# What is asked
Go through the lines below. Copy those with "picture".

# Provided entries
---

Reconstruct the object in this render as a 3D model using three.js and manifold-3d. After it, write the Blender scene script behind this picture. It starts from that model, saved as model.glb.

---

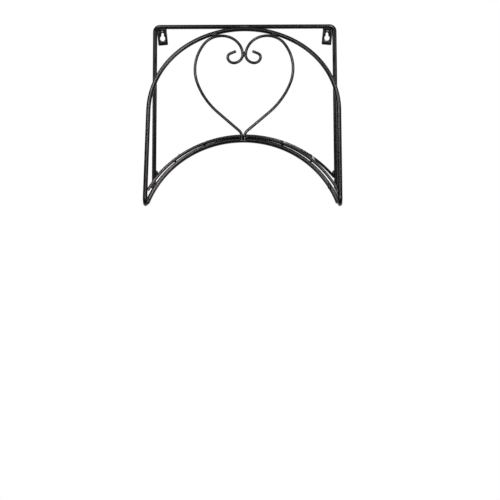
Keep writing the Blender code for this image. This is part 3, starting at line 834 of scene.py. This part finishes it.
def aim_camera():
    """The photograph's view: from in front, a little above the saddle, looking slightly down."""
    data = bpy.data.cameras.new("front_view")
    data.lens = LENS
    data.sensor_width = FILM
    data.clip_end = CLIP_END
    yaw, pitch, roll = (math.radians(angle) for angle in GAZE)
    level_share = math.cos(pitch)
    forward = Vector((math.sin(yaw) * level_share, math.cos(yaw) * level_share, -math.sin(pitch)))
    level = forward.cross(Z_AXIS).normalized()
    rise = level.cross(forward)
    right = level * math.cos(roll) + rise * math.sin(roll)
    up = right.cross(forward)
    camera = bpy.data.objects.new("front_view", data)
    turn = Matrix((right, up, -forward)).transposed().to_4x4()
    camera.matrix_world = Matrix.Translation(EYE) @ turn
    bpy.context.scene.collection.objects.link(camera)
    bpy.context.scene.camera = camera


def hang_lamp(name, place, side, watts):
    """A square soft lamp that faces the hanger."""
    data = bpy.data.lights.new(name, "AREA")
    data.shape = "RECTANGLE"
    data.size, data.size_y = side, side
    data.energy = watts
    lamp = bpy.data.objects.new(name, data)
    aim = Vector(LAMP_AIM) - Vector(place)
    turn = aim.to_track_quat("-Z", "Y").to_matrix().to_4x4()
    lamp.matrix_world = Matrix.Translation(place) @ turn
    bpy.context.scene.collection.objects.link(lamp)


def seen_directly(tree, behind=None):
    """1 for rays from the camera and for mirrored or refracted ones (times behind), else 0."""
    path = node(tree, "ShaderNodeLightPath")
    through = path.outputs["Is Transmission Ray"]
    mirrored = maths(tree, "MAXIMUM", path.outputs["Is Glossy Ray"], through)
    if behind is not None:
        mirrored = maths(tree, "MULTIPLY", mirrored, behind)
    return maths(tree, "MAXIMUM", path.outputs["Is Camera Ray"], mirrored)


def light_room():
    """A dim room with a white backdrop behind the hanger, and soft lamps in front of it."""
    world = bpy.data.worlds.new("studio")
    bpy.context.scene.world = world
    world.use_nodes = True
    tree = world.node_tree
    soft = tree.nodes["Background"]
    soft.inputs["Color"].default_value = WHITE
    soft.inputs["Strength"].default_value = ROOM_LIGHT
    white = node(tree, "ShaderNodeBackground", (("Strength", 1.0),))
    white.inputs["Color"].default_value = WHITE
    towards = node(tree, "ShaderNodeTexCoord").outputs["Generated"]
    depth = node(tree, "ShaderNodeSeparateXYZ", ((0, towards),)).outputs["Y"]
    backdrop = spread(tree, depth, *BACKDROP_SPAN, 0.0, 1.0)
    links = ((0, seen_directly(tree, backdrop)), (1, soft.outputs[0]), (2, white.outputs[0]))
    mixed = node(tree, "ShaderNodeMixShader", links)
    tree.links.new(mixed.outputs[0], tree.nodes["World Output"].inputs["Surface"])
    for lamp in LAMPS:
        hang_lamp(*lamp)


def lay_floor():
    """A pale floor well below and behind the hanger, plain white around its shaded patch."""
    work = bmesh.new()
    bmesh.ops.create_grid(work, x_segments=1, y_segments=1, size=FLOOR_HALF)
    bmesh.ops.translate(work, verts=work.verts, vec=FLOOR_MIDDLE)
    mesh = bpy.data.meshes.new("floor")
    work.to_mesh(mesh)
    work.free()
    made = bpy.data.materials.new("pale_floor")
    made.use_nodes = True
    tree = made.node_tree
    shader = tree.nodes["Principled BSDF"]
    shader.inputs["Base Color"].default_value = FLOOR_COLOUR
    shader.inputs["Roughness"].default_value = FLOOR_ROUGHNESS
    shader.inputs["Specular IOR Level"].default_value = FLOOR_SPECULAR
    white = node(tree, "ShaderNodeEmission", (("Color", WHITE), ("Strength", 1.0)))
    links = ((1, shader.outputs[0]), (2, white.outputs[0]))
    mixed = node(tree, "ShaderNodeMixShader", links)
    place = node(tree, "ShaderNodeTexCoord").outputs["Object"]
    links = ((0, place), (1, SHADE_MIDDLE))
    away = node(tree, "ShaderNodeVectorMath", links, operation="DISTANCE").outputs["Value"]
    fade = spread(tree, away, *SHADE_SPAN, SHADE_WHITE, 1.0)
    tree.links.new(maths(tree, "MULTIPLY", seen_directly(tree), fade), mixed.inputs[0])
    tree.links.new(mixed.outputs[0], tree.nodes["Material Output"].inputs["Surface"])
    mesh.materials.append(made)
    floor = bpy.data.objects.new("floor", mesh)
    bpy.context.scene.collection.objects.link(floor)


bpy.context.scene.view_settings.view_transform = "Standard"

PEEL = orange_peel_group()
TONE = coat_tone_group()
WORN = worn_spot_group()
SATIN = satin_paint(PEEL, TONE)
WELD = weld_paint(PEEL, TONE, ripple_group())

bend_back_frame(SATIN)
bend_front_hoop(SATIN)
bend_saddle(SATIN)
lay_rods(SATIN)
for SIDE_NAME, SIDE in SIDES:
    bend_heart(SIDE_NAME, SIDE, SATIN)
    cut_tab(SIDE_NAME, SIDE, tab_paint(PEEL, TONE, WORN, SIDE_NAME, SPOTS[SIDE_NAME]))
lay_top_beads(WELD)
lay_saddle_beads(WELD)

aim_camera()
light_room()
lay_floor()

---

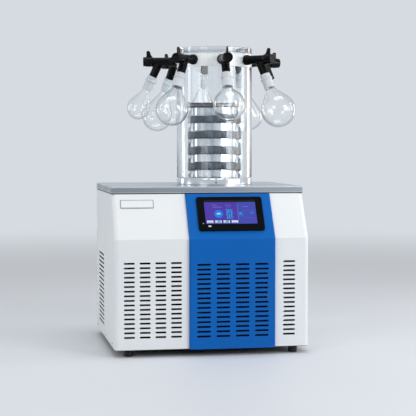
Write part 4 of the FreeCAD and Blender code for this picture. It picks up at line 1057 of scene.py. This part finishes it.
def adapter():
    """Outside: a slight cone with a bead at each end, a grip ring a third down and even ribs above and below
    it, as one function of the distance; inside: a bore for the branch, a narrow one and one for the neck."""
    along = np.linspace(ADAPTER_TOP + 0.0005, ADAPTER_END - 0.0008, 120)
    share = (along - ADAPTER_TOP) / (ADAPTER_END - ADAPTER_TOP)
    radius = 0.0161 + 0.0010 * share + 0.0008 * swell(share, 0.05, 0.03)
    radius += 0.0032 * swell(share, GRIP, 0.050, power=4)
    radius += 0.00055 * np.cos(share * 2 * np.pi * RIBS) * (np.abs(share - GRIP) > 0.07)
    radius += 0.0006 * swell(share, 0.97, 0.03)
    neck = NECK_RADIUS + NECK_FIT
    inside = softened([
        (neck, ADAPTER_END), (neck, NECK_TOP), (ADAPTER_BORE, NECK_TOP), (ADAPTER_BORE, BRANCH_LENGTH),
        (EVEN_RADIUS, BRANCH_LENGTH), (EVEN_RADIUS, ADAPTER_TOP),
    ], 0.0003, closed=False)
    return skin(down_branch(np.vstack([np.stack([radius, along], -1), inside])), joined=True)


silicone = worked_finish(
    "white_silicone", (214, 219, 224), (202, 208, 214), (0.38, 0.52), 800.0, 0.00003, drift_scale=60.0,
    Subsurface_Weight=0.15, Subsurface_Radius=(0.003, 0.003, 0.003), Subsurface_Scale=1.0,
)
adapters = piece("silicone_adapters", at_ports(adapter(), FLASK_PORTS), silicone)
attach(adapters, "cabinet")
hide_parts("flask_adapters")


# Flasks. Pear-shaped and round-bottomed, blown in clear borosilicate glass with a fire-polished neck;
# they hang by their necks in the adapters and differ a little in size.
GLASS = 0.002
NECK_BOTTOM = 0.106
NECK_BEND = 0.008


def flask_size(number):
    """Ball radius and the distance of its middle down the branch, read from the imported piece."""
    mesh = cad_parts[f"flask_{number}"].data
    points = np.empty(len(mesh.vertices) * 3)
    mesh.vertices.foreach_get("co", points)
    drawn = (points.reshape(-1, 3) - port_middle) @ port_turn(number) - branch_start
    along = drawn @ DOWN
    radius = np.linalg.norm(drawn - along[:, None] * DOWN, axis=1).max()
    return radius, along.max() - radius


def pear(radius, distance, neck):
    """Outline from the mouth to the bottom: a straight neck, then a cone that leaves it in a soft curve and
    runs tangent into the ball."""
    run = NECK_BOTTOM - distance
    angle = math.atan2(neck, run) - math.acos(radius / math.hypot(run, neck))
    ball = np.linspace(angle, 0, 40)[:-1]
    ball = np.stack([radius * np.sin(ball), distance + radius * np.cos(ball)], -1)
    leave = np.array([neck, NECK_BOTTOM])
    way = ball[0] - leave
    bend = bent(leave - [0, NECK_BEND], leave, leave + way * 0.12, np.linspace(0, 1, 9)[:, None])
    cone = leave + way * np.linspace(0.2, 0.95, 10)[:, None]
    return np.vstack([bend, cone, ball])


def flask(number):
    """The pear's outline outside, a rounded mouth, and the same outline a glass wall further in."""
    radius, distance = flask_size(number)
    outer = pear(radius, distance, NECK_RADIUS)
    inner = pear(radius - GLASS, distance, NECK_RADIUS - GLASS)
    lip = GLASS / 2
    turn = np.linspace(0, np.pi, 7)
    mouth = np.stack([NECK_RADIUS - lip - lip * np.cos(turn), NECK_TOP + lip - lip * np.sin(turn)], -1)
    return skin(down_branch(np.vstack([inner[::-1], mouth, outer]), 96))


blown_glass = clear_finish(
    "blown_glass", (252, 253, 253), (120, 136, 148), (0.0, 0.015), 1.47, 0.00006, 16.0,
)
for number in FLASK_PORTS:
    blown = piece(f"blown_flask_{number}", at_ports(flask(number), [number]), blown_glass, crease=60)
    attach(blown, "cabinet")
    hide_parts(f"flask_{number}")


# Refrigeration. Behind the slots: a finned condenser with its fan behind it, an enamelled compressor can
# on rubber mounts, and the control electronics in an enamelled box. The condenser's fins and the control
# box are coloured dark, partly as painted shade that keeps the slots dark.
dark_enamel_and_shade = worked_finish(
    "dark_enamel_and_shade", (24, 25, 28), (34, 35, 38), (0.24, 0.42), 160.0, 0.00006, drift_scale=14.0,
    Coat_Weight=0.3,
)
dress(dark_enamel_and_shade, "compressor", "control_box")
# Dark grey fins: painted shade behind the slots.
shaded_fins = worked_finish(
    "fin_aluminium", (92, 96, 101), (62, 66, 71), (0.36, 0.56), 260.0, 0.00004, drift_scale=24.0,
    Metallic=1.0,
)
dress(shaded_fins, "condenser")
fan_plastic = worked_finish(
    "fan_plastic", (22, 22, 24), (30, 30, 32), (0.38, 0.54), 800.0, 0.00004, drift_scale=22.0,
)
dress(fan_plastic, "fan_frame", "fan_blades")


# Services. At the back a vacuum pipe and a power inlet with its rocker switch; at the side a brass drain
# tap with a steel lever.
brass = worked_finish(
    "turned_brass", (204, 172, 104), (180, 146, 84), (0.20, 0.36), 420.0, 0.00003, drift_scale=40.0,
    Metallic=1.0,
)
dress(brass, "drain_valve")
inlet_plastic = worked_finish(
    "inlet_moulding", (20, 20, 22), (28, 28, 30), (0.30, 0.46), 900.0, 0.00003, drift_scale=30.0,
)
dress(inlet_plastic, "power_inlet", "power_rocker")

---

# Answer to the task
Reconstruct the object in this render as a 3D model using three.js and manifold-3d. After it, write the Blender scene script behind this picture. It starts from that model, saved as model.glb.
Write part 4 of the FreeCAD and Blender code for this picture. It picks up at line 1057 of scene.py. This part finishes it.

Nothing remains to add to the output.